Given instruction: Would you print the material exactly, starting at its first line and ending at the line holding "return above"?

____

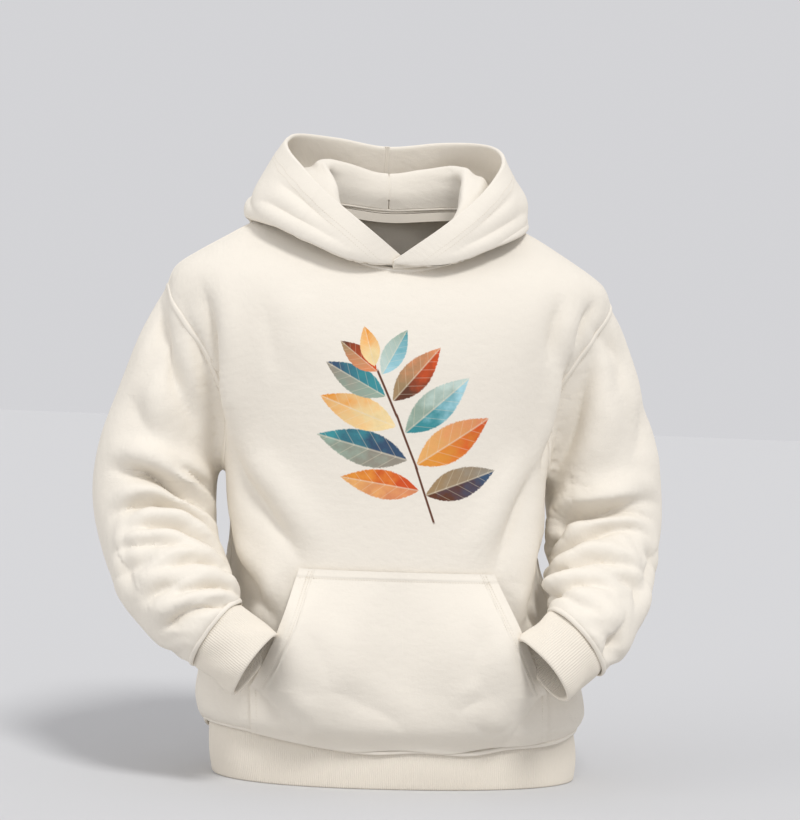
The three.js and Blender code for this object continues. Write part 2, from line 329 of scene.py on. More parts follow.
# height and half width of the armhole's seam, seen from the front
ARMHOLE = [
    (0.36, 0.2100),
    (0.41, 0.2065),
    (0.44, 0.2080),
    (0.47, 0.2120),
    (0.50, 0.2190),
    (0.53, 0.2320),
    (0.56, 0.2520),
    (0.59, 0.2720),
    (0.62, 0.2880),
    (0.66, 0.3050),
]
# the length that the cloth has to spare, as a share of its run: down the body, and along a sleeve
SPARE_BODY, SPARE_SLEEVE, SPARE_ELBOW, SPARE_FOREARM = 0.055, 0.02, 0.10, 0.20
SPARE_WIDTH = 0.005  # to each side of the body
CUFF_REACH = 0.085  # all of the sleeve within this of a cuff's seam belongs to that forearm
HANG_FRAMES = 20

pattern = in_pattern(points_of(skin))


def off_armhole(name, points):
    """How far points of the pattern lie beyond an armhole's seam: on the sleeve it is above 0."""
    side = ARMS[name]["side"]
    middle, radius = arm_lines[name]
    above = side * points[:, 0] - smooth_rows(ARMHOLE, points[:, 2])[:, 0]
    free = (points[:, 2] < UNDERARM) & (side * points[:, 0] > 0)
    place, far = nearest_on(middle, points[free])
    above[points[:, 2] < UNDERARM] = -1
    above[free] = np.where(far < radius[place] + ARM_CLEAR / 2, 1, -1)
    return above


def past_cuff_seam(name, points):
    """How far points of the pattern lie past a cuff's seam. Only points of that forearm can be past it."""
    start, end = cuff_line(**ARMS[name])
    ahead = (points - start) @ unit(end - start)
    return np.where(np.linalg.norm(points - start, axis=1) < CUFF_REACH, ahead, -1)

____

Task solution:
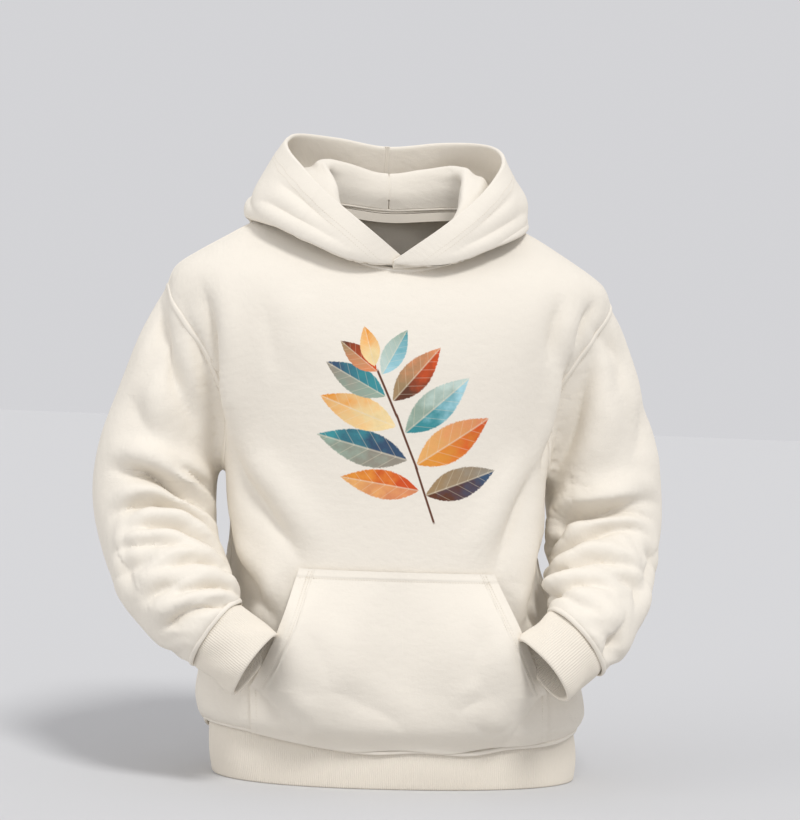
The three.js and Blender code for this object continues. Write part 2, from line 329 of scene.py on. More parts follow.
# height and half width of the armhole's seam, seen from the front
ARMHOLE = [
    (0.36, 0.2100),
    (0.41, 0.2065),
    (0.44, 0.2080),
    (0.47, 0.2120),
    (0.50, 0.2190),
    (0.53, 0.2320),
    (0.56, 0.2520),
    (0.59, 0.2720),
    (0.62, 0.2880),
    (0.66, 0.3050),
]
# the length that the cloth has to spare, as a share of its run: down the body, and along a sleeve
SPARE_BODY, SPARE_SLEEVE, SPARE_ELBOW, SPARE_FOREARM = 0.055, 0.02, 0.10, 0.20
SPARE_WIDTH = 0.005  # to each side of the body
CUFF_REACH = 0.085  # all of the sleeve within this of a cuff's seam belongs to that forearm
HANG_FRAMES = 20

pattern = in_pattern(points_of(skin))


def off_armhole(name, points):
    """How far points of the pattern lie beyond an armhole's seam: on the sleeve it is above 0."""
    side = ARMS[name]["side"]
    middle, radius = arm_lines[name]
    above = side * points[:, 0] - smooth_rows(ARMHOLE, points[:, 2])[:, 0]
    free = (points[:, 2] < UNDERARM) & (side * points[:, 0] > 0)
    place, far = nearest_on(middle, points[free])
    above[points[:, 2] < UNDERARM] = -1
    above[free] = np.where(far < radius[place] + ARM_CLEAR / 2, 1, -1)
    return above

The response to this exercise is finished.